Conditional upon final price negotiations.

The Australian Taxation Office (ATO) has announced that incumbent supplier HP Enterprise Services has been selected as preferred tender to continue to manage its centralised computing for at least five years, with options to extend the agreement to 11 years.

The announcement means that HP Enterprise Services is more than likely to continue managing the Tax Office's mainframe, midrange, data warehouse, storage and secure gateway requirements until at least 2017, if not until 2023.

The tender also covered the provision of data centres, data centre networks and facilities management.

The ATO said it chose HP over rival IBM as HP's deal "represents the best value for money outcome for the ATO."
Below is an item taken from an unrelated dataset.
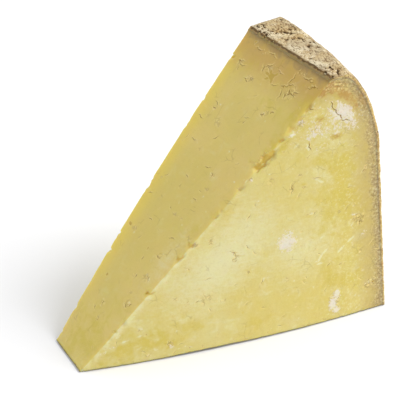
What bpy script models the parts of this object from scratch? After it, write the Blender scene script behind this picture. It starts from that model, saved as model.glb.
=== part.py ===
# A wedge of cantal cheese, cut by hand out of a tall drum and standing on its flat cut.
# The drum's axis is upright and lies to the left of the piece, towards -X.
# Metres, +Z up, with the origin under the middle of the piece.

import math
from random import Random

import bmesh
import bpy
import numpy as np
from mathutils import Vector, noise

# The drum that the wedge comes from
DRUM_RADIUS = 0.1957
SIDE_LEAN = 0.0882            # how far the side draws in for each metre of height
RIM_WIDTH = 0.0134            # the rounded rim, measured inwards from the side
RIM_HEIGHT = 0.0310           # and down from the flat top
RIM_FULLNESS = 1.5            # superellipse exponent: 1 is a chamfer, 2 a quarter ellipse

# The cuts
WEDGE_ANGLE = math.radians(14.7)   # between the front and the back cut, both through the axis
HEIGHT = 0.0999                    # from the level cut below to the top of the drum
FRONT_LENGTH = 0.115               # front cut, along its foot
RIDGE_TOP = 0.0907                 # where the slanted cut leaves the front cut at the top
BACK_FOOT_RADIUS = 0.0800          # where the slanted cut leaves the back cut, from the axis
BACK_TOP_RADIUS = 0.1643
FRONT_BOW = 0.0036                 # the knife wandered: the foot of the front cut swells by this
TOP_FORWARD = 0.0024
RIDGE_BOW = -0.0009                # the slanted cut is a little hollow at the front edge
BACK_EDGE_BOW = 0.0019             # and a little full at the back edge
AXIS_OFFSET = DRUM_RADIUS - FRONT_LENGTH

# How many facets the surfaces have
ROWS = 44                          # from the thin edge to the rind, and up the rind
COLUMNS = 16                       # from the front cut to the back cut
SAME_PLACE = 1e-6                  # vertices of neighbouring surfaces this close are one
SLIVER = 0.00003                   # and edges this short are closed up after the breaks

# Relief: (depth, size of the lumps), in metres
PASTE_WAVES = (0.00028, 0.017)
PASTE_CRUMB = (0.00013, 0.0042)
RIND_WAVES = (0.00055, 0.011)
RIND_CRUST = (0.00050, 0.0041)
RIND_SETTLE = 0.0035               # the crust's roughness fades in over this distance from a cut

# The level cut
FLAT_TOLERANCE = 1e-6              # a vertex below this height belongs to the level cut
LOWEST_RELIEF = 0.0004             # relief next to it never reaches lower than this

# Crumbs that broke away where the slanted cut meets the front cut:
# (place along the edge, place across the slanted cut, length, width, depth)
RIDGE_CHIPS = [
    (0.728, 0.012, 0.0082, 0.0030, 0.0014),
    (0.772, -0.010, 0.0040, 0.0026, 0.0010),
    (0.842, 0.000, 0.0038, 0.0022, 0.0010),
    (0.640, 0.000, 0.0030, 0.0018, 0.0007),
    (0.548, -0.010, 0.0034, 0.0016, 0.0006),
    (0.452, 0.000, 0.0028, 0.0024, 0.0012),
    (0.404, 0.020, 0.0044, 0.0016, 0.0011),
    (0.284, 0.030, 0.0036, 0.0022, 0.0010),
    (0.120, 0.010, 0.0026, 0.0016, 0.0006),
]
# The same along the back edge of the slanted cut
BACK_CHIPS = [
    (0.913, 1.000, 0.0016, 0.0060, 0.0022),
    (0.690, 1.010, 0.0024, 0.0020, 0.0008),
    (0.500, 1.010, 0.0032, 0.0022, 0.0010),
    (0.350, 1.000, 0.0015, 0.0032, 0.0012),
    (0.295, 0.985, 0.0014, 0.0036, 0.0011),
    (0.110, 1.010, 0.0028, 0.0022, 0.0008),
]
# Holes in the crust: (place up the rind, place across it, length, width, depth)
CRUST_PITS = [
    (0.943, 0.768, 0.0034, 0.0019, 0.0011),
    (0.925, 0.700, 0.0022, 0.0014, 0.0009),
    (0.965, 0.930, 0.0026, 0.0013, 0.0008),
    (0.940, 0.494, 0.0024, 0.0013, 0.0008),
    (0.850, 0.640, 0.0034, 0.0014, 0.0009),
    (0.902, 0.149, 0.0030, 0.0016, 0.0011),
    (0.640, 0.380, 0.0028, 0.0015, 0.0009),
    (0.420, 0.720, 0.0030, 0.0017, 0.0009),
    (0.230, 0.300, 0.0026, 0.0016, 0.0009),
]


def clear_scene():
    for thing in list(bpy.data.objects):
        bpy.data.objects.remove(thing, do_unlink=True)


def rind_profile(points=60):
    """The drum's skin from the level cut up to the flat top: run along it, radius, height."""
    side_height = HEIGHT - RIM_HEIGHT
    side_radius = DRUM_RADIUS - SIDE_LEAN * side_height
    turn = np.linspace(0.0, math.pi / 2, points)
    rim_radius = side_radius - RIM_WIDTH + RIM_WIDTH * np.cos(turn) ** (2 / RIM_FULLNESS)
    rim_height = side_height + RIM_HEIGHT * np.sin(turn) ** (2 / RIM_FULLNESS)
    radius = np.concatenate([[DRUM_RADIUS], rim_radius])
    height = np.concatenate([[0.0], rim_height])
    steps = np.hypot(np.diff(radius), np.diff(height))
    run = np.concatenate([[0.0], np.cumsum(steps)])
    return run, radius, height


RIND_RUN, RIND_RADIUS, RIND_HEIGHT = rind_profile()


def straight_cut_radius(front_radius, back_radius, angle):
    """Distance from the axis, at an angle, of the straight line between two points."""
    end = back_radius * np.array([math.cos(WEDGE_ANGLE), math.sin(WEDGE_ANGLE)])
    across = end - np.array([front_radius, 0.0])
    share = front_radius * np.sin(angle) / (across[1] * np.cos(angle) - across[0] * np.sin(angle))
    return front_radius * np.cos(angle) + share * (across[0] * np.cos(angle) + across[1] * np.sin(angle))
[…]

No financial terms have been agreed upon to date.

The Tax Office has reserved the right to change its mind and use IBM Global Services "if a value for money proposition cannot be achieved with the preferred tenderer [HP]."

Mega-millions at stake

The centralised computing tender represents the third slice of IT outsourcing deals put to the market by the ATO after breaking up its monolithic billion-dollar outsourcing agreement with EDS, which HP Enterprise Services acquired in 2008.

The ATO had previously awarded its desktop services work to Lockheed Martin under a $60 million a year deal and managed network services to Optus under a $46 million per year deal.

But the biggest slice of the pie - enterprise computing - could be worth far more to HP.

According to briefing documents released by the Tax Office in mid-2008, enterprise computing requirements made up some $160 million of the ATO's IT spend every year.

 

Winners and losers

Two years in the making, the Tax Office deal has been among the most anticipated chunks of government work in Australia's IT industry.

Competitors have progressively dropped out of the race as the ATO's negotiators set tougher expectations.

Of the four main suppliers in the running, CSC and Lockheed Martin pulled out of the race in December 2009 after studying a formal request for tender (RFT) document in October of that year.

HP Enterprise Services and the ATO took the stage together at this week's Gartner Symposium event in Sydney to talk up advances the partnership had made in virtualisation projects - which led to speculation that HP may have bumped IBM Global Services out of the race.

The ATO said it hoped to finalise contracts with HP in December 2010.